Indonesia's financial watchdog is set to outline by the middle of this year how digital banks should operate in the country, one of its top officials told The Straits Times.
"We won't regulate details, nor will it be rules-based," said Mr Anung Herlianto, executive director of banking research and regulation at the country's Financial Services Authority (OJK).
"It will instead be a set of guiding principles for banks to operate digitally, and banks have to mitigate their own risk, any risk, that may arise."
Digital banking is expected to provide a boost to South-east Asia's largest economy as it will cater to the unbanked who comprise up to one-third of the population of 270 million.
But smartphone penetration in the country has reached 70 per cent to 80 per cent.
Two technology companies, Jakarta-based Gojek and Singapore-based Sea, have acquired stakes in existing banks that could go digital.
Traditional banks such as Jakarta-based Bank Central Asia and Bank Mega have also acquired smaller banks, which could operate as their digital arms.
No firm decision has been made on granting digital banking licences to investors, although OJK remains open to this, said Mr Anung.
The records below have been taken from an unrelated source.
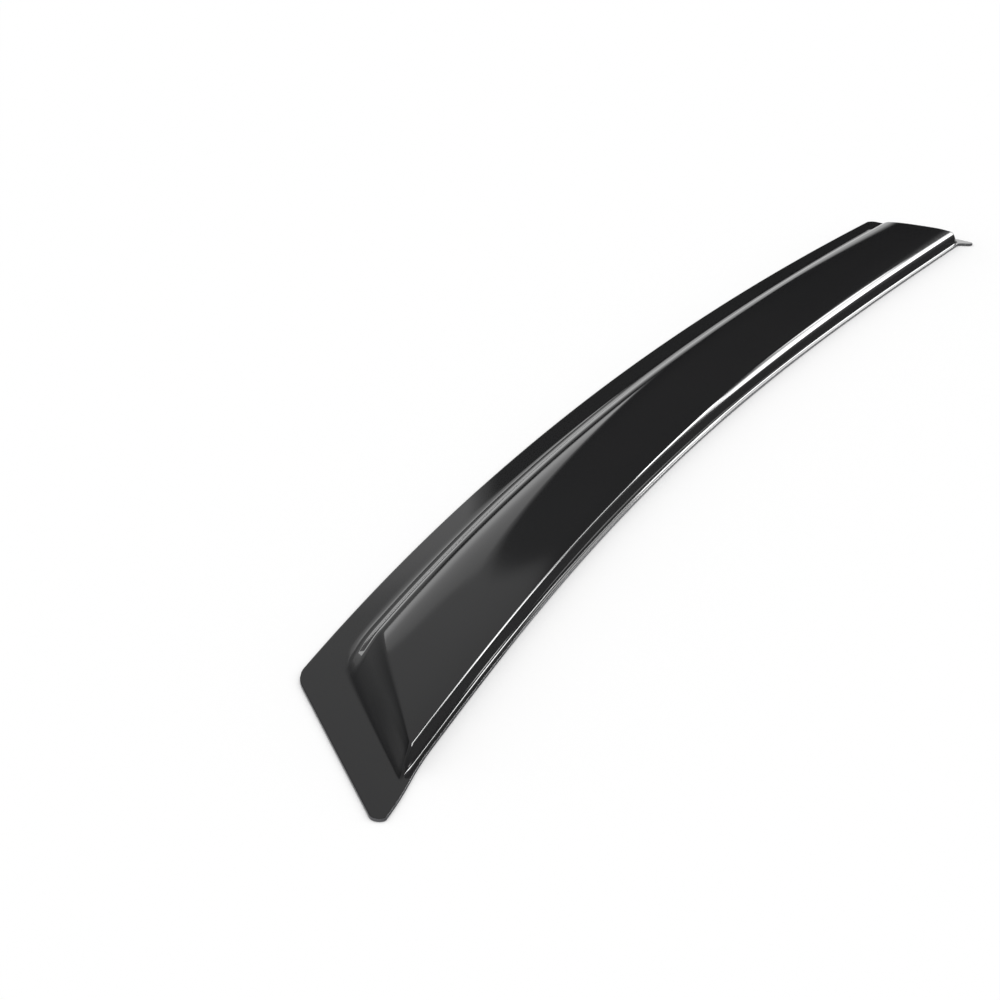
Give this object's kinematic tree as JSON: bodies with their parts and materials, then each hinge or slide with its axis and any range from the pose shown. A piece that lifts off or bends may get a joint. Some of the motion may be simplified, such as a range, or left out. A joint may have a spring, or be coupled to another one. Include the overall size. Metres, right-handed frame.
{
  "type": "window rain deflector",
  "caption": "Long curved window rain deflector: one drawn dark acrylic sheet with a flat mounting flange, a raised body, a slanted end and a nearly square end.",
  "frame": {"origin": "on the inner face of the mounting flange, halfway along the mounting edge and in the middle of the flange's flat width", "axes": "+X along the length towards the square end, +Y from the raised body towards the mounting edge, +Z out of the car through the outer face"},
  "size_m": [1.0194, 0.1399, 0.0113],
  "materials": {
    "smoked_acrylic": "high gloss, near-black smoke tint, polished faces with satin trimmed edges"
  },
  "bodies": {
    "root": {"deflector_shell": "smoked_acrylic"}
  },
  "joints": []
}
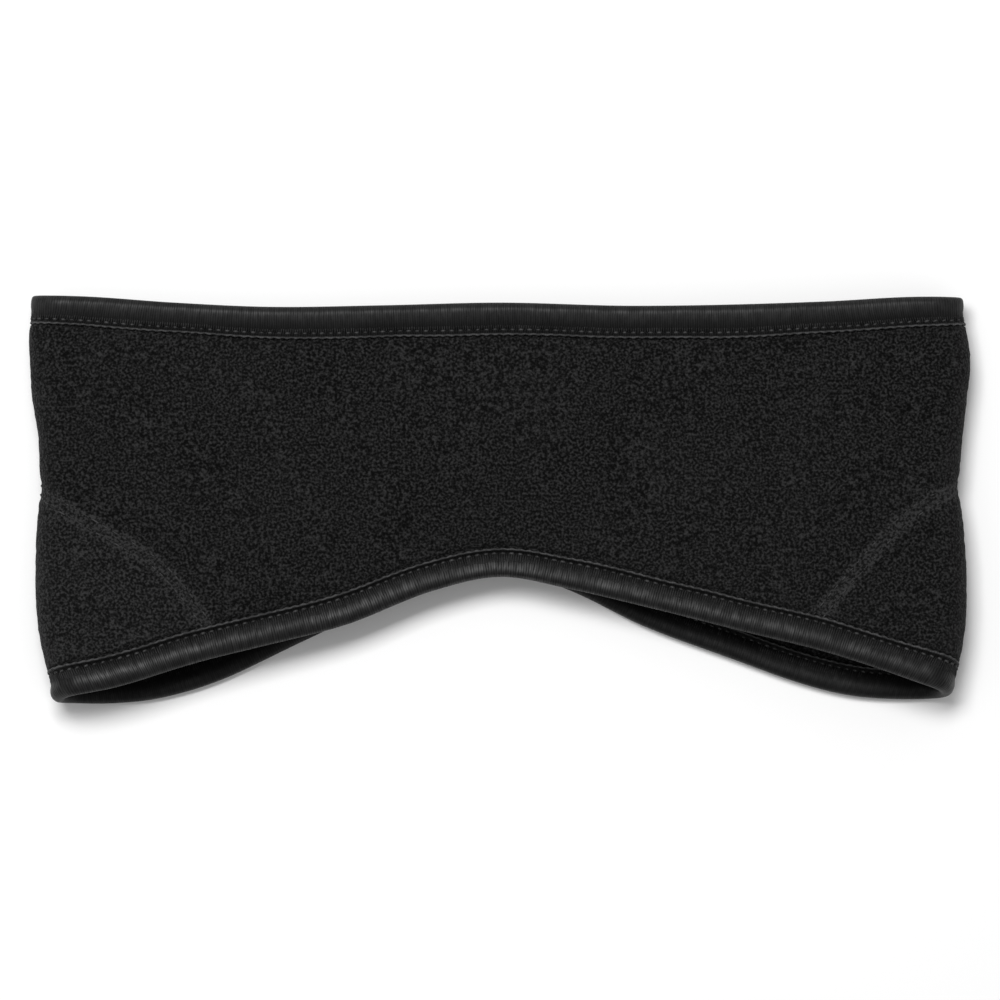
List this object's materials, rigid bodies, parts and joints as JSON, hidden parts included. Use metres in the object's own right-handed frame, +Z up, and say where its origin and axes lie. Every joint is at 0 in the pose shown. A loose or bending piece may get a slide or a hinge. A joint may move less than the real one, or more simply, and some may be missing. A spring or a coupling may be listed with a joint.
{
  "type": "ear warmer headband",
  "caption": "Closed loop of short-nap fleece with bound edges and curved ear panels, lying flat as folded, arched over the brow.",
  "frame": {"origin": "under the middle of the outline, on the surface that the loop lies on", "axes": "+X across the loop from the left fold to the right fold, +Y from the ear lobes to the top edge, +Z up from the back layer to the front layer"},
  "size_m": [0.2501, 0.1086, 0.0187],
  "materials": {
    "fleece": "matt short-nap knitted fleece, black",
    "binding": "smooth stretch knit with a soft sheen, black"
  },
  "bodies": {
    "root": {"main_band": "fleece", "ear_panel_left": "fleece", "ear_panel_right": "fleece", "top_binding": "binding", "bottom_binding": "binding"}
  },
  "joints": []
}
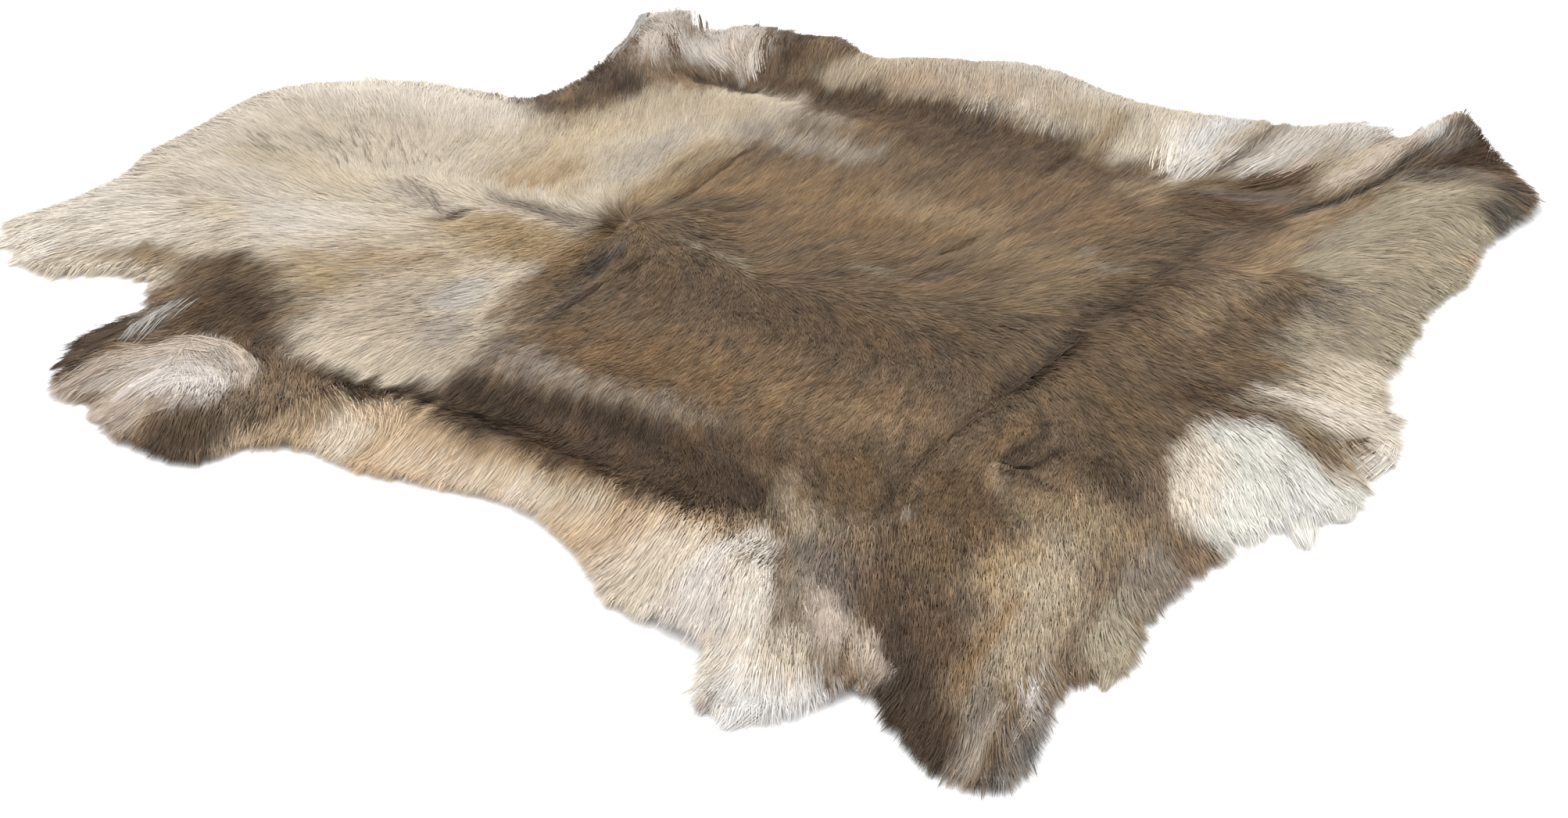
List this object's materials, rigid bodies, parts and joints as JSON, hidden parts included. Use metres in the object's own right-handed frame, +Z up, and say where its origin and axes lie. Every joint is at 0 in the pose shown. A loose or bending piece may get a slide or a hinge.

"We will go over available options - allowing tech companies to acquire existing banks and turn them into digital banks or issuing digital bank licences to investors," he said. "We have yet to make a decision."
"If we do go ahead with issuing a digital bank licence, investors would be required to inject a minimum amount of capital, like investors in conventional banks," he added.
Mr Anung said other stipulations such as having to maintain certain levels of liquidity, like it is with conventional banks, would also be introduced.
He noted, however, that acquiring an existing bank is seen as a convenient option.
"We are talking to the banking industry and other stakeholders to gather their views," he added.
"We want to accommodate what the industry needs."
Indonesia has 108 commercial banks and over 1,500 rural banks, and an effort is under way to reduce the number of such institutions.
Smaller banks have been told to merge or allow themselves to be acquired by larger institutions with adequate capital.
As of Jan 1, no bank can operate with total equity of below 1 trillion rupiah (S$95 million) unless they are in the process of merging or being acquired. From next year, all banks must have a minimum capital of 3 trillion rupiah.
"The ecosystem is changing very fast. We are reviewing a lot of stipulations that are no longer conducive to supporting the current industry. This includes a cap on ownership in a bank," Mr Anung said.
Currently, Indonesia encourages a maximum 40 per cent ownership stake in a bank by financial institutions, 30 per cent by non-financial institutions and 20 per cent by individuals. This is to ensure shared control over banks.
"This rule has been in place for a while. In practice, if a problem arises with a bank, none of its shareholders have a sense of responsibility as they tend to leave it to each other to take care of the problem. This is the weakness," said Mr Anung. "This is among those issues under review."